Folic acid, one of the important B vitamins, is a precursor for the biogenetic synthesis of the cofactor, tetrahydrofolic acid conjugate. This later in turn, serves both as a formyl and hydroxymethyl transfer agent in a variety of biological system (B. R. Baker, L. Goodman, R. Koehler, J. Amer. Chem. Soc. 1958, 80, 5779-5786). The analogue 5,8-dideaza-5,6,7,8-tetrahydrofolic acid or the 2-substituted tetrahydro-quinazolinones have attracted considerable attention in chemistry (A. Gangjee, A. Vasudevan, J. Heterocyclic Chem. 1997, 34, 1669-1676; G. Bernath, J. Kobor, J. Lazar, F. Fülöp, J. Heterocyclic Chem. 1996, 33, 1983-1988; G. Bernath, T. Janaky, G. Goendoes, J. Lazar, Z. Ecsery, Pharmazie 1983, 38, 270-271; T. Nishio, M. Fujisawa, Y. Omote, J. Chem. Soc., Perkin Trans. 1, 1987, 2523-2529) and biology (T. Sekiya, H. Hiranuma, M. Uchide, S. Hata, S. Yamada, Chem. Pharma Bull. 1981, 29, 948-954; F. Claudi, G. Giorgioni, L. Scoccia, R. Ciccocuppo, I. Panocka, Eur. J. Med. Chem. 1997, 32, 651-660).

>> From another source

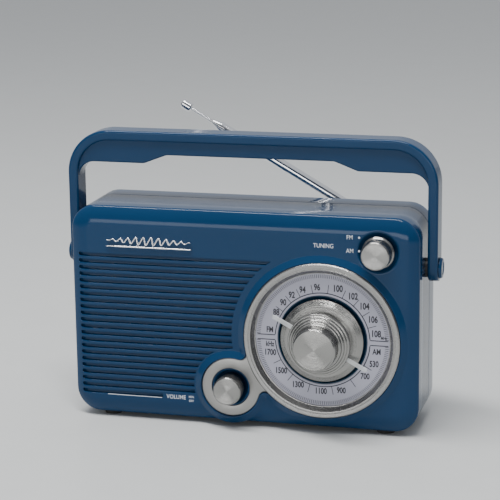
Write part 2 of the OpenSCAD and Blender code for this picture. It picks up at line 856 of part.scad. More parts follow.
module ferrite_coil() {
    color(brass) translate([ferrite_x0 + 22, front_y + ferrite_d, ferrite_z]) rotate([0, 90, 0])
        difference() {
            cylinder(h = 40, r = ferrite_r + 1.2);
            translate([0, 0, -1]) cylinder(h = 42, r = ferrite_r);
        }
}

module ferrite_holders() {
    color(black) for (x = [ferrite_x0 + 6, ferrite_x0 + ferrite_len - 10]) difference() {
        block(x, x + 4, panel_t + 0.2, ferrite_d + 8, ferrite_z - 8, ferrite_z + 8);
        translate([x - 1, front_y + ferrite_d, ferrite_z]) rotate([0, 90, 0])
            cylinder(h = 6, r = ferrite_r);
    }
}

module transformer_core() {
    color(steel) difference() {
        block(core_x - core_w / 2, core_x + core_w / 2, core_d0, inner_back_d,
              core_z - core_h / 2, core_z + core_h / 2);
        for (s = [-1, 1]) block(core_x + s * 10.5 - 5, core_x + s * 10.5 + 5, core_d0 - 1,
                                inner_back_d - 1, core_z - 11, core_z + 11);
    }
}

module transformer_winding() {
    color(brass) difference() {
        block(core_x - 15.5, core_x + 15.5, core_d0 - 3, inner_back_d - 1,
              core_z - 11, core_z + 11);
        block(core_x - 5.5, core_x + 5.5, core_d0, inner_back_d, core_z - 12, core_z + 12);
    }
}

module mains_inlet() {
    color(black) difference() {
        block(inlet_x - inlet_w / 2, inlet_x + inlet_w / 2, cabinet_d - inlet_deep - 2,
              cabinet_d, sockets_z - inlet_h / 2, sockets_z + inlet_h / 2);
        plate(cabinet_d - inlet_deep, cabinet_d + 1) translate([inlet_x, sockets_z]) {
            for (s = [-1, 1]) translate([s * 3.6, 0]) circle(3.5);
            square([7.2, 7], center = true);
        }
        for (s = [-1, 1])
            rod_back(inlet_x + s * 4.3, sockets_z, cabinet_d - inlet_deep - 3, cabinet_d, 1.2);
    }
}

module mains_pins() {
    color(brass) for (s = [-1, 1])
        rod_back(inlet_x + s * 4.3, sockets_z, cabinet_d - inlet_deep - 6, cabinet_d - 1.5, 1.2);
}

module socket_35(x) {
    color(black) pipe_back(x, sockets_z, cabinet_d - jack_len, cabinet_d, jack_body_r, jack_r);
}

module headphone_socket() { socket_35(headphone_x); }
module aux_socket() { socket_35(aux_x); }

// ---------------------------------------------------------------- batteries

function row_z(row) = tray_z0 + 0.4 + cell_d / 2 + row * (cell_d + 0.8);

module along_row(x, row) {
    translate([x, front_y + cell_depth, row_z(row)]) rotate([0, 90, 0]) children();
}

module battery_cells() {
    color(brass) for (row = [0, 1], i = [0, 1])
        along_row(tray_x0 + contact_room + i * cell_l, row) {
            translate([0, 0, 0.1]) cylinder(h = cell_l - 1.7, r = cell_d / 2);
            translate([0, 0, cell_l - 1.6 - tiny]) cylinder(h = 1.5, r = 3.2);
        }
}

module battery_springs() {
    color(steel) for (row = [0, 1]) along_row(tray_x0, row) {
        cylinder(h = 0.6, r = 8);
        translate([0, 0, 0.6 - tiny]) cylinder(h = contact_room - 0.7, r1 = 6, r2 = 3.5);
    }
}

module battery_contacts() {
    color(steel) for (row = [0, 1])
        along_row(tray_x1 - contact_room + 0.1, row) cylinder(h = contact_room - 0.1, r = 7);
}

// ---------------------------------------------------------------- handle

module handle_outline(inset, drop) {
    r = handle_r - inset;
    half = arm_out_x - inset;
    top = handle_top_z - inset;
    translate([-half, pivot_z - drop]) square([2 * half, top - r - pivot_z + drop]);
    translate([-half + r, top - 2 * r]) square([2 * (half - r), 2 * r]);
    for (s = [-1, 1]) translate([s * (half - r), top - r]) circle(r);
}

module finger_opening() {
    r = web_corner_r;
    half = arm_in_x;
    translate([-half, pivot_z - 20]) square([2 * half, web_z - r - pivot_z + 20]);
    translate([-half + r, web_z - 2 * r]) square([2 * (half - r), 2 * r]);
    for (s = [-1, 1]) translate([s * (half - r), web_z - r]) circle(r);
    polygon([
        [-web_mid - web_slope_w, web_z - 1], [-web_mid - web_slope_w, web_z],
        [-web_mid, web_z + web_step], [web_mid, web_z + web_step],
        [web_mid + web_slope_w, web_z], [web_mid + web_slope_w, web_z - 1]
    ]);
}

module handle() {
    mid = pivot_d;
    color(shell_blue) difference() {
        union() {
            plate(mid - strap_d / 2, mid + strap_d / 2) difference() {
                handle_outline(0, 0);
                handle_outline(strap_t, 1);
            }
            plate(mid - web_d / 2, mid + web_d / 2) difference() {
                handle_outline(strap_t - 1, -30);
                finger_opening();
            }
            for (s = [-1, 1]) translate([s * (arm_in_x + strap_t / 2), front_y + mid, pivot_z])
                rotate([0, 90, 0]) cylinder(h = strap_t, r = strap_d / 2, center = true);
        }
        translate([-arm_out_x - 1, front_y + mid, pivot_z]) rotate([0, 90, 0])
            cylinder(h = 2 * arm_out_x + 2, r = pin_r + running_gap);
    }
}

module pivot_pins() {
    color(shell_blue) for (s = [-1, 1])
        translate([s * (right_x - wall - 6), front_y + pivot_d, pivot_z]) rotate([0, 90 * s, 0]) {
            cylinder(h = arm_out_x - right_x + wall + 6 + 0.3, r = pin_r);
            translate([0, 0, arm_out_x - right_x + wall + 6 + 0.3]) {
                cylinder(h = 1.4, r = pin_cap_r);
                translate([0, 0, 1.4]) cylinder(h = 0.8, r1 = pin_cap_r, r2 = pin_cap_r - 1);
            }
        }
}

module pivot_washers() {
    color(black) for (s = [-1, 1])
        translate([s * right_x, front_y + pivot_d, pivot_z]) rotate([0, 90 * s, 0])
            difference() {
                cylinder(h = arm_gap - 0.3, r = pin_r + 3);
                translate([0, 0, -1]) cylinder(h = arm_gap + 2, r = pin_r);
            }
}

// ---------------------------------------------------------------- antenna

// Frame of the antenna: the elbow is its origin and +Z runs up the tubes
module along_antenna() {
    translate([antenna_x, front_y + antenna_d, antenna_z])
        rotate([0, antenna_tilt - 90, 0]) children();
}

module antenna_swivel() {
    ear_in = tongue_t / 2 + 0.3;
    base_d = cabinet_d + 0.3;
    color(chrome) {
        rod_back(antenna_x, antenna_z, inner_back_d - 6, base_d, shaft_r);
        rod_back(antenna_x, antenna_z, base_d, base_d + 2, swivel_r);
        along_antenna() difference() {
            for (s = [0, 1]) mirror([s, 0, 0]) translate([ear_in, 0, 0]) {
                rotate([0, 90, 0]) cylinder(h = ear_t, r = elbow_r);
                translate([0, -antenna_off + 2, -elbow_r])
                    cube([ear_t, antenna_off - 2, 2 * elbow_r]);
            }
            translate([-8, 0, 0]) rotate([0, 90, 0]) cylinder(h = 16, r = elbow_pin_r);
        }
    }
}

module antenna_elbow_pin() {
    half = tongue_t / 2 + 0.3 + ear_t;
    color(steel) along_antenna() translate([-half, 0, 0]) rotate([0, 90, 0])
        cylinder(h = 2 * half, r = elbow_pin_r);
}

module antenna_mast() {
    color(chrome) along_antenna() {
        difference() {
            union() {
                rotate([0, 90, 0]) cylinder(h = tongue_t, r = elbow_r, center = true);
                translate([-tongue_t / 2, -elbow_r + 0.4, 0])
                    cube([tongue_t, 2 * elbow_r - 0.8, 6]);
                translate([0, 0, 5]) cylinder(h = 5, r = mast_r);
            }
            translate([-8, 0, 0]) rotate([0, 90, 0])
                cylinder(h = 16, r = elbow_pin_r + running_gap);
        }
        translate([0, 0, 10 - tiny]) difference() {
            cylinder(h = mast_len - 10, r = mast_r);
            translate([0, 0, tiny]) cylinder(h = mast_len, r = mast_r - tube_wall);
        }
    }
}

// Outer radius of the tube number k, counting the mast as 1
function tube_r(k) = mast_r - (k - 1) * (tube_wall + tube_gap);

module antenna_tube(k) {
    r = tube_r(k);
    color(chrome) along_antenna() translate([0, 0, tube_foot + 2 * k]) difference() {
        cylinder(h = mast_len + (k - 1) * tube_step - tube_foot - 2 * k, r = r);
        translate([0, 0, -1]) cylinder(h = mast_len + 40, r = r - tube_wall);
    }
}

module antenna_tube_2() { antenna_tube(2); }
module antenna_tube_3() { antenna_tube(3); }
module antenna_tube_4() { antenna_tube(4); }
module antenna_tube_5() { antenna_tube(5); }

module antenna_tip() {
    foot = tube_foot + 30;
    color(chrome) along_antenna() {
        translate([0, 0, foot]) cylinder(h = collar_z + rod_out - foot, r = rod_r);
        translate([0, 0, collar_z + rod_out]) cylinder(h = 1, r1 = cap_r - 0.8, r2 = cap_r);
        translate([0, 0, collar_z + rod_out + 1]) cylinder(h = cap_len - 2, r = cap_r);
        translate([0, 0, collar_z + rod_out + cap_len - 1])
            cylinder(h = 1, r1 = cap_r, r2 = cap_r - 0.6);
    }
}

module antenna_clip() {
    arm = 1.6;
    gap = mast_r + 0.5;
    back = cabinet_d + antenna_off + mast_r;
    color(shell_blue) {
        block(clip_x - 5, clip_x + 5, cabinet_d, cabinet_d + 1.6,
              antenna_z - clip_hole - 3, antenna_z + clip_hole + 3);
        block(clip_x - 5, clip_x + 5, cabinet_d, back,
              antenna_z - gap - arm, antenna_z - gap);
        for (z = [-1, 1]) rod_back(clip_x, antenna_z + z * clip_hole, inner_back_d, cabinet_d, 1);
    }
}

front_cabinet();
rear_cabinet();
battery_door();
grille_cloth();
dial_trim();
dial_face();
dial_hub_ring();
volume_well_ring();
ornament();
tuning_knob();
tuning_knob_skirt();
dial_pointer();
tuning_shaft();
tuning_capacitor();
volume_knob();
volume_shaft();
volume_control();
band_knob();
band_shaft();
band_switch();
speaker_frame();
speaker_cone();
speaker_dust_cap();
speaker_magnet();
circuit_board();
amplifier_chip();
filter_capacitors();
tuned_coils();
ferrite_rod();
ferrite_coil();
ferrite_holders();
transformer_core();
transformer_winding();
mains_inlet();
mains_pins();
headphone_socket();
aux_socket();
battery_cells();
battery_springs();
battery_contacts();
rubber_feet();
case_screws();
board_screws();
speaker_screws();
handle();
pivot_pins();
pivot_washers();
antenna_swivel();
antenna_elbow_pin();
antenna_mast();
antenna_tube_2();
antenna_tube_3();
antenna_tube_4();
antenna_tube_5();
antenna_tip();
antenna_clip();
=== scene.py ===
"""Finished looks of a portable two-band radio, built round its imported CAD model.

Lengths in this file are millimetres until a mesh is made, unless a name says otherwise.
"Depth" is the distance behind the flat of the front panel, and "reach" the distance in front of it.
"""

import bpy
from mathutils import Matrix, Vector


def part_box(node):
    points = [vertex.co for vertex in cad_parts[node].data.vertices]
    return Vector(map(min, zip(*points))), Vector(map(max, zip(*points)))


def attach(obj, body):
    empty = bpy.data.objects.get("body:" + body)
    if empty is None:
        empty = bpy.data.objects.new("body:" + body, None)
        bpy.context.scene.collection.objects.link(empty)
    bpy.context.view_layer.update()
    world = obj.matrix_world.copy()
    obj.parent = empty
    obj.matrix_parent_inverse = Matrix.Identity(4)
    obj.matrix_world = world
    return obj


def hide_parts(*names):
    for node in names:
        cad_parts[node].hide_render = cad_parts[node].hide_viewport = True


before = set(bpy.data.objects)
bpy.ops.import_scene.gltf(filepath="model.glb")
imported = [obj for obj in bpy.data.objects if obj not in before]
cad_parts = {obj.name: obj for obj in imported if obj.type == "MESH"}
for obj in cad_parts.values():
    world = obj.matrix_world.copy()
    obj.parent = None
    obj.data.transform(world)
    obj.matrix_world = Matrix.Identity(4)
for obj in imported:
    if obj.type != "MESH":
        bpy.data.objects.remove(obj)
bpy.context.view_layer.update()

import logging
import math
from collections.abc import Iterable, Sequence
from dataclasses import dataclass
from enum import Enum

import bmesh
import bpy
from mathutils import Matrix, Vector
from mathutils.geometry import delaunay_2d_cdt

log = logging.getLogger("radio")
MM = 0.001
TOWARDS = Vector((0, -1, 0))
RIGHT = Vector((1, 0, 0))
Corner = tuple[float, float, float]


# ---------------------------------------------------------------- places

class Layout:
    """The places that every sub-assembly shares, measured once from the CAD boxes."""

    front_half: float = 45.0
    dial_edge: float = 68.5
    dial_up: float = 65.5
    volume_across: float = 67.0
    volume_down: float = 38.5
    band_edge: float = 28.5
    band_drop: float = 24.0

    def __init__(self) -> None:
        """Measures the front half and sets out the three knobs' centres on the flat of the panel."""
        low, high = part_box("front_cabinet")
        self.low: Vector = low / MM
        self.high: Vector = high / MM
        self.panel_y: float = self.high.y - self.front_half
        self.dial = Vector((self.high.x - self.dial_edge, self.panel_y, self.low.z + self.dial_up))
        self.volume = self.dial - Vector((self.volume_across, 0, self.volume_down))
        self.band = Vector((self.high.x - self.band_edge, self.panel_y, self.high.z - self.band_drop))


PLACES = Layout()


@dataclass(frozen=True)
class Axis:
    """A line that round pieces are turned about."""

    origin: Vector
    along: Vector
    across: Vector

    def at(self, radius: float, angle: float, along: float) -> Vector:
        """A point at a radius, an angle in radians and a distance along the line."""
        up = self.along.cross(self.across)
        return self.origin + self.along * along + (self.across * math.cos(angle) + up * math.sin(angle)) * radius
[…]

A wide range of biological activities has been discovered for such compounds: anticancer properties, antimicrobial activity against Streptococcus feacium, inhibition of dihydrofolate reductive and thymidilate synthase (M. G. Nair, R. Dhawan, M. Ghazala, T. I. Kalman, R. Ferone, Y. Agumont, R. L. Kisliuk, J. Med. Chem. 1987, 30, 1256-1261), as well as an ability to be a good substrate for partially purified mouse liver folylpolyglutamate synthetase (A. Rosowsky, R. A. Forsch, R. G. Moran, J. Med. Chem. 1989, 32, 709-715). The WO0046214 describes tetrahydroquinazolinones for the treatment of cardiovascular disorders. The WO042025 describes tetrahydroquinazolinones for the treatment and prevention of brain diseases. The WO04034972 describes quinazolinone-like derivatives as kinesin spindle protein modulators.
Although there are some known ways to prepare tetrahydroquinazolinone derivatives (Y. Sanemitsu, S. Kawamura, J. Org. Chem. 1993, 58: 414-418; G. Bernath, F. Fülöp, Synthesis, 1985: 1148-1149), a method starting from the Michael addition of amidine to the highly reactive acrylate analogue, methyl 2-chloro-2-cyclopropylidineacetate, has not previously been reported by other research groups (M. Limbach, S. Dalai, A. de Meijere, Adv. Synth. Catal. 2004, 346: 760-766. For an overview of chemistry of 1 see: A. de Meijere, S. I. Kozhushkov, L. P. Hadjiarapoglou, Topics Curr. Chem. 2000, 207: 149-227). Recently we described a versatile method for the synthesis of cyclobutene annelated pyrimidinones via Michael addition of amidines to compounds of formula I. However, the subsequent thermal cyclobutene ring opening followed by a Diels-Alder reaction led to inseparable mixtures (M. Nötzel, K. Rauch, T. Labahn, A. de Meijere, Org. Lett. 2002, 4, 839-841).
Protein kinases are involved in signaling pathways for such important cellular activities as responses to extracellular signals and cell cycle checkpoints. Inhibition or activation of specific protein kinases provides a means of intervening in these signaling pathways, for example to block the effect of an extracellular signal, to release a cell from cell cycle checkpoint, etc. Defects in the activity of protein kinases are associated with a variety of pathological or clinical conditions, where there is a defect in the signaling mediated by protein kinases. Such conditions include those associated with defects in cell cycle regulation or in response to extracellular signals, e.g., immunological disorders, autoimmune and immunodeficiency diseases; hyperproliferative disorders, which may include psoriasis, arthritis, inflammation, endometriosis, scarring, cancer, etc. Therefore, compounds, which are active in modulating purified kinase proteins, e.g., there is a modulation in the phosphorylation of a specific substrate in the presence of the compound, can be used for the treatment of protein kinase-dependent diseases and conditions, such as cancer, tumour growth, arteriosclerosis, age-related macular degeneration, diabetic retinopathy, inflammatory diseases and the like, in mammals.
Thus, as there remains a need in advantageous therapeutics, a preferred object of the present invention was to provide new pharmaceutically active compounds or compounds for new medicinal indications. A further object of the present invention was to provide a new method for the preparation of tetrahydro- and dihydroquinazolinones.